The year after leaving the Slade in 1914, Goldstein participated in a landmark exhibition at the Whitechapel Art Gallery alongside his contemporaries, Bomberg, Gertler, and Rosenberg. "Twentieth Century Art: A Review of Modern Movements." Goldstein exhibited five works: Fear, Les Miserables, A Rabbi, Head of A Musician,  and A Study. Curators Rachel Dickson and Sarah MacDougall point out in their essay The Whitechapel Boys "that the decision to highlight Jewish art within the context of British modernism can now be seen as groundbreaking."

As Goldstein was not naturalised he was exempt from fighting during World War I. Throughout that period he shared Mark Gertler’s studio and continued to exhibit work in the East End of London. In 1914, his paintings A Study, The Talmudist, and Sabbath Eve were shown at the New English Art Club.

In 1915, his paintings The Tempest and The Student were reproduced in Colour, a high-quality magazine covering contemporary art in Britain and overseas.  The New English Art Club also exhibited his painting The Sacrifice: Incident of the Present War in 1916.

 After the war, he returned to the Whitechapel Art Gallery with the Toynbee Art Club, with three works: My Mother, The Wanderers, A Study.  In 1923, in another major exhibition spotlighting Jewish artists the Whitechapel Art Gallery included three works by Goldstein in its show, "Works By Jewish Artists: A Spanish Girl, Portrait, and Clara.

In the years that followed, Goldstein was consumed with making ends meet, paying off his student loan, supporting his family, and enduring the impact of another war.

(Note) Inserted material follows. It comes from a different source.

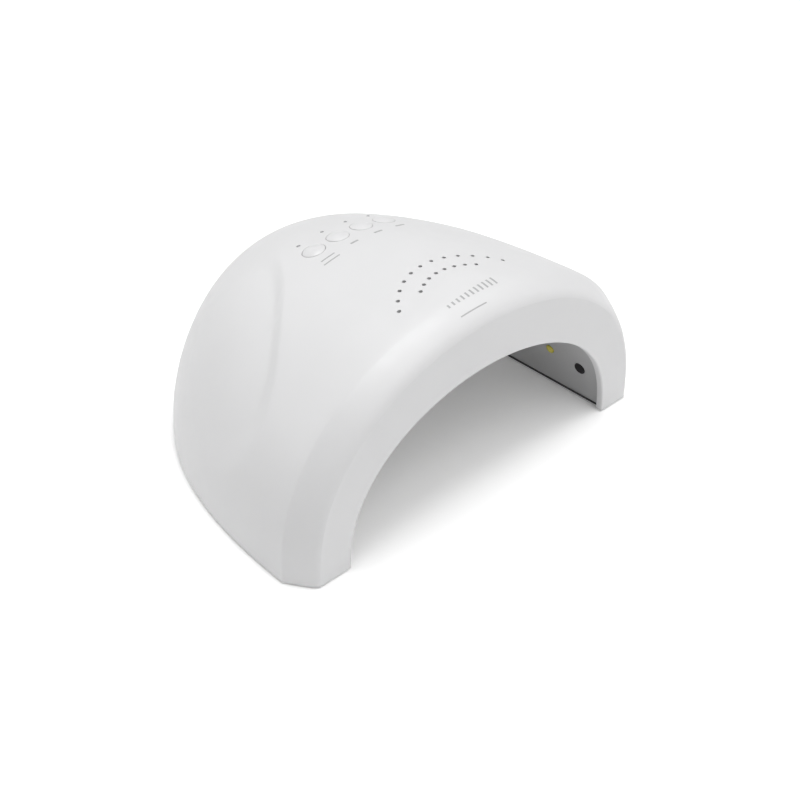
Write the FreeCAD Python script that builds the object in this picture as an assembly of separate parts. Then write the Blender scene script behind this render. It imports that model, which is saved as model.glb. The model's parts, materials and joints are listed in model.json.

It wasn't until the 1950’s, five years after World War II, that Goldstein began to exhibit his work once again. Through his portraits of ordinary people, Goldstein became a chronicler of East End life. Most of his surviving work comes from this period.

In 1953, nearly 40 years after his first show, he returned to the Whitechapel Art Gallery as part of the East End Academy's annual show. He exhibited pastels, oil paintings and watercolours, including Dawn of Hope, Meditation, Wanderers and Conversation. He participated in this exhibition every year through to 1960.

Morris Goldstein died at his home in Stamford Hill, Hackney in 1971.

In 2014, Goldstein’s son Raymond Francis, together with his own children, began researching his father’s story, and uncovered extensive archival material and over 100 original works published for the first time in the book, “The Lost Whitechapel Boy.”